At 12:50 PM 5/6/2001 , Wendell wrote:
>I think that there's another problem though. Too many fantasy authors steal
>plot devices from Tolkien without understanding what the point of those plot
>devices were for Tolkien.
As I put it in a review once, "Tolkien's gold, like the fairies', turns to
dust when it is stolen away." It is possible, though, to use Tolkien's
gold without stealing it at all: in Brian Attebery's estimation (and mine),
Le Guin's Earthsea is the most successful example of this. (Has everyone
seen the new book, _Tales from Earthsea_, by the way?)
>So sometimes I find myself putting down a work for stealing
>and misunderstanding plot ideas from other works and sometimes I find myself
>praising a work for stealing its general structure from other works in a more
>artful fashion. I wonder then if I'm being consistent or if I'm merely
>making my criticism arbitrarily fit whatever intuitive feeling I have about a
Maybe you are. But it's more likely that your intuitive feeling is telling
you something important that your intellect is merely trying to analyze
afterwards. There is no point in evolving a personal criteria of literary
quality unless it helps explain what you like and dislike, and why. All my
own high-flown theories of what is good or bad in fantasy I've derived
inductively, by reading books and noting what works and what doesn't. To
create a theory of what's good and apply it rigidly, describing books as
good or bad by means of this pre-existing theory in isolation of whether
you liked them or not - that would be the worst sort of criticism.

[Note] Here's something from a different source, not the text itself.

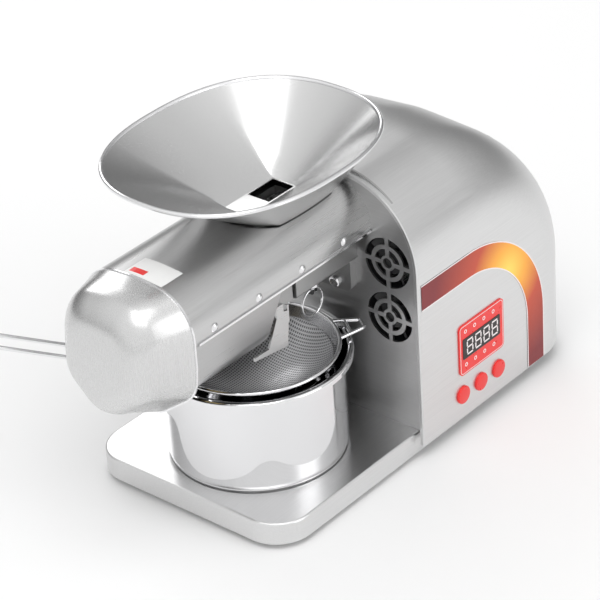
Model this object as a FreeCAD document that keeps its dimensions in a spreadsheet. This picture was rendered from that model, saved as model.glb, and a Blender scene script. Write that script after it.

>I discuss the problems of filmmakers trying to make a film noir-type movie
>without really understanding what the point of film noir is. You can't have
>a film noir end with a blazing shoot-out in which the hero triumphs (that's
>an action film) or an ending in which a flawed hero is disappointed but
>resolves to become a better person (that's a sitcom with a moral at the end).
> Film noir is about the lack of trust in society. Such a film can only end
>with evil triumphant because the supposed hero was never anything but a
>patsy, or with everybody dead, or with a naive innocent surviving because
>everyone else has killed each other off, or with a hero surviving but no
>happier because no one trusts him. Film noir isn't about conventional happy
>endings, and any supposed film noir that ends with one has missed the point.
>... A fantasy author who
>says that he admires Tolkien but who then writes a novel supposedly in the
>tradition of Tolkien, except that the novel ends with the equivalent
>character to Frodo becoming rich, getting married, becoming king, and living
>happily ever after, has completely missed the point of _The Lord of the
There's another possibility, though I admit it doesn't actually happen very
often. The author or filmmaker could be trying to do something different,
by playing on your expectations for the genre and then subverting them.
(The term "deconstruction" is sometimes loosely used to describe this.)
_Tehanu_ certainly subverted most readers' expectations for a fourth
Earthsea book, but it was clear that the author was retroactively
reimagining the entire premise, rather than merely failing to understand
what she had created. I don't know whether the makers of _L.A.
Confidential_ thought they were making a film noir or not. But there's no
law that says they can't make a film that starts out looking like a film
noir and then turning into something else. And if the less perceptive
critics keep calling such a film a film noir, that's not the film's fault.
I thought _L.A. Confidential_'s ending had more problems with sheer
believability than whether it fit into the conventions of the rest of the film.